The starting point is creating a five to ten year cash flow forecast for the business. This is no small feat. In order to create a full financial model – income statement, balance sheet and cash flow statement – for the next decade requires a lot of work, both from a strategic and technical perspective.

Investors love this model because if forces the owners to put a clear strategy and expansion plan for their business into numbers. It will include dozens if not hundreds of assumptions – all of which can be scrutinised for reasonability. The result of financial model will be five to ten years’ worth of projected cash flows. These amounts are then discounted to present value at a discount rate that reflects the company’s risk and expected cost of capital.

The sum of the discounted future cash flows plus a terminal value (that represents the value after the five or ten year period of the model) then represents the valuation of the company after some final small adjustments for things like existing debt in the business.

Revenue Multiples

A revenue multiple valuation approach is focused on the market for similar businesses and is underpinned by your company’s current turnover. It seeks out the sales price of other similar companies in the country or worldwide, adjusted for size, stage and market differences.

A company that sold for R100 million at a turnover of R50 million would have a two times revenue multiple (valuation/revenue). If the average revenue multiple for similar companies is in a certain range, this multiple is then slightly adjusted and applied to your business.

If the average sale in your industry has been two times revenue but you are growing much faster than the average with a better competitive advantage, you can argue that two and a half times revenue is a more applicable number for your business. Revenue multiples are often used as a reasonability check in the market for the current asking price.

Related: Why Start-ups Like Uber Stumble When They Scale

Other methods

Most established companies are valued using one or a combination of more than one of the above three methods. At start-up stage, there are a number of other methods like Cost to Replicate or the Scorecard Method that early stage investors look to. When a company is simply in too early stage to practically value it, seed stage investors would also consider SAFE Agreements (Simple Agreement for Future Equity) – an instrument that determines that the percentage of the company the investors are buying with their investment. This is only determined when the Series A round is raised at a future date and under certain conditions, generally at a discount to the price the series A investors are paying.

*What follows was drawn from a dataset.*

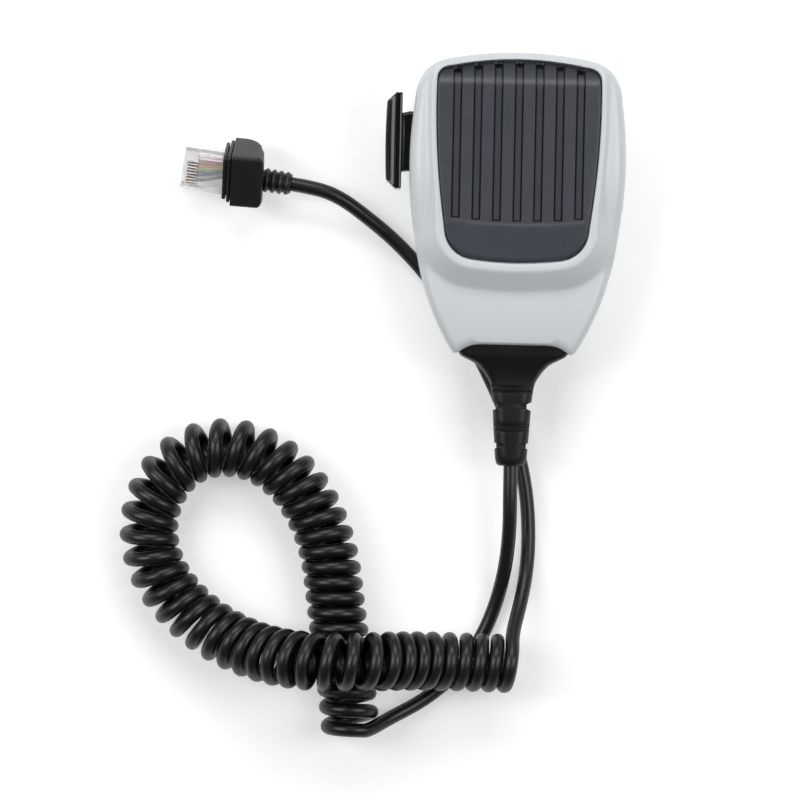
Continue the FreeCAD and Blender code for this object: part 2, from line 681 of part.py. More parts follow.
# ---- the microphone capsule -------------------------------------------------------------------

def mic_capsule():
    return pillar(CAPSULE_R, CAPSULE_AT, CAPSULE_Z)


def capsule_boot():
    """A rubber cup that holds the capsule against the grille cloth."""
    top = LEDGE_Z - 0.05
    cup = pillar(CAPSULE_BOOT_R, CAPSULE_AT, (CAPSULE_Z[0] - 1.2, top))
    cup = cup.cut(pillar(CAPSULE_R + 0.03, CAPSULE_AT, (CAPSULE_Z[0], top + 1)))
    slot = box((-2.2, 2.2), (CAPSULE_AT[1] - 1.0, CAPSULE_AT[1] + 1.0), (CAPSULE_Z[0] - 2, CAPSULE_Z[0] + 0.5))
    return cup.cut(slot)


def capsule_leads():
    z = BOARD_Z + BOARD_T
    x, y = CAPSULE_AT
    return compound([cylinder(0.3, (x + s, y, z), (x + s, y, CAPSULE_Z[0])) for s in (-1.3, 1.3)])


# ---- the cord and its boot ---------------------------------------------------------------------

def boot_section(y, half_w, low, high, round_r):
    """A rounded rectangle across the boot."""
    centres = [
        (half_w - round_r, low + round_r, -45), (half_w - round_r, high - round_r, 45),
        (-half_w + round_r, high - round_r, 135), (-half_w + round_r, low + round_r, 225),
    ]
    edges = []
    previous = None
    first = None
    for x, z, turn in centres:
        ends = []
        for angle in (turn - 45, turn, turn + 45):
            a = math.radians(angle)
            ends.append(V(x + round_r * math.cos(a), y, z + round_r * math.sin(a)))
        if previous is not None:
            edges.append(line(previous, ends[0]))
        else:
            first = ends[0]
        edges.append(arc(*ends))
        previous = ends[2]
    edges.append(line(previous, first))
    return Part.Wire(edges)


def cord_boot():
    """The flared rubber boot, with its root in the case and flex slots cut from alternate sides."""
    body = loft([boot_section(*s, BOOT_ROUNDING) for s in BOOT_SECTIONS])
    body = body.cut(prism(case_outline(0, -0.1), CREST_Z))
    root = box((-10.0, 10.0), (CASE_END_Y - 3, CASE_END_Y + 2), (BOOT_Z - 4.0, BOOT_Z + 6.0))
    solid = joined([body, root])
    cuts = [cylinder(CORD_R + 0.03, (0, CASE_END_Y + 3, BOOT_Z), (0, BOOT_END_Y - 1, BOOT_Z))]
    outside_x = 9
    outside_z = (8, 24)
    floor_x = SLOTTED_HALF_W - FLEX_SLOT_DEPTH
    for y in FACE_SLOTS_Y:
        cuts.append(box((-outside_x, outside_x), y, (SLOTTED_Z[1] - FLEX_SLOT_DEPTH, outside_z[1])))
        cuts.append(box((-outside_x, outside_x), y, (outside_z[0], SLOTTED_Z[0] + FLEX_SLOT_DEPTH)))
    for y in SIDE_SLOTS_Y:
        cuts.append(box((floor_x, outside_x), y, outside_z))
        cuts.append(box((-outside_x, -floor_x), y, outside_z))
    return solid.cut(compound(cuts))


def cord_inner_end():
    """The end of the cord inside the boot, the clamp and the case."""
    return cylinder(CORD_R, (0, CORD_TAIL_Y, BOOT_Z), (0, BOOT_END_Y, BOOT_Z))


# ---- the plug ----------------------------------------------------------------------------------
# Built with its nose at the origin, its cord leaving along +X and its contacts facing +Z.

def placed(shape):
    """A plug piece turned and moved to where the plug lies."""
    shape = shape.copy()
    shape.rotate(V(0, 0, 0), V(1, 0, 0), PLUG_ROLL)
    shape.rotate(V(0, 0, 0), V(0, 0, 1), PLUG_TURN)
    shape.translate(PLUG_NOSE)
    return shape


def contact_y(i):
    return (i - (CONTACTS - 1) / 2) * CONTACT_PITCH


def plug_body():
    half_w = PLUG_W / 2
    half_h = PLUG_H / 2
    body = box((0, PLUG_L), (-half_w, half_w), (-half_h, half_h))
    cuts = [box((CONTACT_X[1] + 0.1, PLUG_L + 1), (-4.4, 4.4), (-0.9, 0.9))]
    for i in range(CONTACTS):
        y = contact_y(i)
        cuts.append(box((CONTACT_X[0] - 0.2, CONTACT_X[1] + 0.15), (y - 0.25, y + 0.25), (-0.6, half_h + 1)))
    return placed(body.cut(compound(cuts)))


def plug_contacts():
    blades = []
    for i in range(CONTACTS):
        y = contact_y(i)
        blades.append(box(CONTACT_X, (y - CONTACT_T / 2, y + CONTACT_T / 2), (-0.5, PLUG_H / 2 - 0.35)))
    return placed(compound(blades))


def plug_wires():
    wires = [cylinder(WIRE_R, (WIRE_X[0], contact_y(i), 0), (WIRE_X[1], contact_y(i), 0)) for i in range(CONTACTS)]
    return placed(compound(wires))


def plug_latch():
    """The springy tongue under the plug, hinged at the nose."""
    x0, z0 = LATCH_PIVOT
    x1, z1 = LATCH_TIP
    half_w = LATCH_W / 2
    step_x = 6.2
    slope = (z1 - z0) / (x1 - x0)
    step_z = z0 + slope * (step_x - x0)
    corners = [
        V(x0, -half_w, z0 + LATCH_T / 2), V(x1, -half_w, z1 + LATCH_T / 2), V(x1, -half_w, z1 - LATCH_T / 2),
        V(step_x, -half_w, step_z - LATCH_T / 2), V(step_x, -half_w, step_z - 1.4),
        V(x0, -half_w, z0 - LATCH_T / 2),
    ]
    edges = [line(a, b) for a, b in zip(corners, corners[1:] + corners[:1])]
    tongue = Part.Face(Part.Wire(edges)).extrude(V(0, LATCH_W, 0))
    root = cylinder(LATCH_T / 2, (x0, -half_w, z0), (x0, half_w, z0))
    return placed(joined([tongue, root]))


def plug_hood():
    start, end = HOOD_X
    half_w = HOOD_W / 2
    half_t = HOOD_T / 2
    main_start = start + 2 * HOOD_LIP
    body = box((main_start, end), (-half_w, half_w), (-half_t, half_t))
    long_edges = [e for e in body.Edges if e.BoundBox.XLength > 5]
    body = body.makeFillet(1.5, long_edges)
    rear_edges = [
        e for e in body.Edges
        if e.BoundBox.XLength < 0.01 and abs(e.BoundBox.XMin - end) < 0.01
    ]
    body = body.makeFillet(1.4, rear_edges)
    solids = [body]
    for i in (0, 1):
        less = HOOD_LIP_STEP * (2 - i)
        lip = box(
            (start + i * HOOD_LIP, main_start + 0.5),
            (-half_w + less, half_w - less),
            (-half_t + less, half_t - less),
        )
        lip = lip.makeFillet(1.0, [e for e in lip.Edges if e.BoundBox.XLength > 1])
        solids.append(lip)
    relief_start = end - 1.0
    relief_length = RELIEF_END_X - relief_start
    core_r = [radius - RELIEF_GROOVE for radius in RELIEF_R]
    solids.append(Part.makeCone(*core_r, relief_length, V(relief_start, 0, 0), V(1, 0, 0)))
    pitch = (RELIEF_END_X - end) / RELIEF_RIBS
    for i in range(RELIEF_RIBS):
        x = RELIEF_END_X - i * pitch
        radius = RELIEF_R[1] + (RELIEF_R[0] - RELIEF_R[1]) * i / (RELIEF_RIBS - 1)
        solids.append(cylinder(radius, (x - pitch * 0.6, 0, 0), (x, 0, 0)))
    solid = joined(solids)
    gap = 0.1
    socket = box(
        (start - 1, PLUG_L + 1.5),
        (-PLUG_W / 2 - gap, PLUG_W / 2 + gap),
        (-PLUG_H / 2 - gap, PLUG_H / 2 + gap),
    )
    return placed(solid.cut(socket))


# ---- output ------------------------------------------------------------------------------------

def make_nodes():
    return {
        "front_case": front_case(),
        "rear_case": rear_case(),
        "grille": grille(),
        "grille_cloth": grille_cloth(),
        "case_screws": case_screws(),
        "hanger_stud": hanger_stud(),
        "hanger_washer": hanger_washer(),
        "hanger_screw": hanger_screw(),
        "ptt_button": ptt_button(),
        "ptt_springs": ptt_springs(),
        "ptt_switch": ptt_switch(),
        "switch_lever": switch_lever(),
        "switch_plunger": switch_plunger(),
        "circuit_board": circuit_board(),
        "board_screws": board_screws(),
        "preamp_chip": preamp_chip(),
        "board_capacitors": board_capacitors(),
        "board_resistors": board_resistors(),
        "board_connector": board_connector(),
        "hook_up_wires": hook_up_wires(),
        "cord_clamp": cord_clamp(),
        "clamp_screws": clamp_screws(),
        "mic_capsule": mic_capsule(),
        "capsule_boot": capsule_boot(),
        "capsule_leads": capsule_leads(),
        "cord_boot": cord_boot(),
        "cord_inner_end": cord_inner_end(),
        "cord_mic_lead": cord_solid(MIC_LEAD, CORD_R, "cord_mic_lead"),
        "cord_coil": cord_solid(COIL_AXIS, COIL_R, "cord_coil"),
        "cord_plug_lead": cord_solid(PLUG_LEAD, CORD_R, "cord_plug_lead"),
        "plug_body": plug_body(),
        "plug_contacts": plug_contacts(),
        "plug_wires": plug_wires(),
        "plug_latch": plug_latch(),
        "plug_hood": plug_hood(),
    }


os.makedirs("parts", exist_ok=True)
for name, shape in make_nodes().items():
    good = shape.isValid() and len(shape.Solids) > 0
    print(name, "solids", len(shape.Solids), "volume", round(shape.Volume, 1), "" if good else "BAD")
    shape.exportStep("parts/" + name + ".step")
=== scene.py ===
import json
import math

import bmesh
import bpy
from mathutils import Matrix, Vector


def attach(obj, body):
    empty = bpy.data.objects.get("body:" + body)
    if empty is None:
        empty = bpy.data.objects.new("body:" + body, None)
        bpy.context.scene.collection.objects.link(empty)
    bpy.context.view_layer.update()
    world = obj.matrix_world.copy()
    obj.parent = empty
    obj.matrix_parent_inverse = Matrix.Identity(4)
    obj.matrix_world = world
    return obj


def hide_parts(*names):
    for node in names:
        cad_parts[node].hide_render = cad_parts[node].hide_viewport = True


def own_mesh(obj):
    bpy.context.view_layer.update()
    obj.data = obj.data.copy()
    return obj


# The hand microphone's looks. Lengths are millimetres, turned into metres by MM where meshes are made.
# The cord's routes, the lights and the camera are in metres.

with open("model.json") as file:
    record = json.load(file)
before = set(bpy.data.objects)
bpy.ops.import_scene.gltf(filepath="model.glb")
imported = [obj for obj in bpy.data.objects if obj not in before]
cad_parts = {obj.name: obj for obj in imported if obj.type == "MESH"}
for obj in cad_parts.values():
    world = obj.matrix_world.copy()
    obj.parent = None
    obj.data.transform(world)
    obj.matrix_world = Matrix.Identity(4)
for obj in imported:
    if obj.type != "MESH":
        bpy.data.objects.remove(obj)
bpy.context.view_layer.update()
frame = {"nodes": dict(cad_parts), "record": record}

MM = 0.001

# ---- sizes -------------------------------------------------------------------------------

# case: the outline at the parting line, right-hand side from the top centre, as arcs and lines
CASE_SPANS = [
    ((0, 42.8), (11.25, 42.2), (22.5, 40.4)),
    ((22.5, 40.4), (29.5, 36.2), (32.3, 28.0)),
    ((32.3, 28.0), (33.8, 7.0), (31.4, -17.0)),
    ((31.4, -17.0), (27.2, -34.4), (18.8, -51.6)),
    ((18.8, -51.6), (17.5, -51.4)),
    ((17.5, -51.4), (14.8, -49.5), (11.5, -48.6)),
    ((11.5, -48.6), (0, -48.6)),
]
CASE_POINTS = 420
CASE_CENTRE_Y = -4.4
CASE_HALF_W = 33.8
CASE_HALF_L = 47.2
PARTING_Z = 19.0
BACK_Z = 7.0
CREST_Z = 34.0
LOW_EDGE_Z = 24.8
LOW_FACE_Z = 28.2
HEAD_EDGE_Z = 28.4
HEAD_FACE_Z = 32.7
HEAD_RISE_Y = (-26.0, 7.0)
# the rim round the grille, at the head and at the low end: its crest's width and its outer slope
RIM_W = (1.35, 2.5)
RIM_SLOPE = (1.3, 0.95)
RIM_LEAN = 0.18
WALL = 2.0
SEAM = 0.14
PARTING_GAP = 0.03
LEDGE_BELOW_CREST = 4.0
SCREW_RECESSES = [(24.5, 31.5), (-24.5, 31.5), (20.0, -38.0), (-20.0, -38.0)]
RECESS_R = 2.6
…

Company valuations are complex. Many of the above technical factors play a role. A lot of it also comes down to the salesmanship of the owners and the negotiating capabilities of the parties. In ‘How Yoco Successfully Secured Capital And The Importance Of A Pitch’, the Yoco team speak about the importance of the right approach in their recent R248 million fundraising

Don’t go into this process without seeking some kind of expert advice. The price of the wrong valuation is simply too high. Make your numbers and your arguments bulletproof and you will be on your way to defending a strong and exciting valuation for your next raise!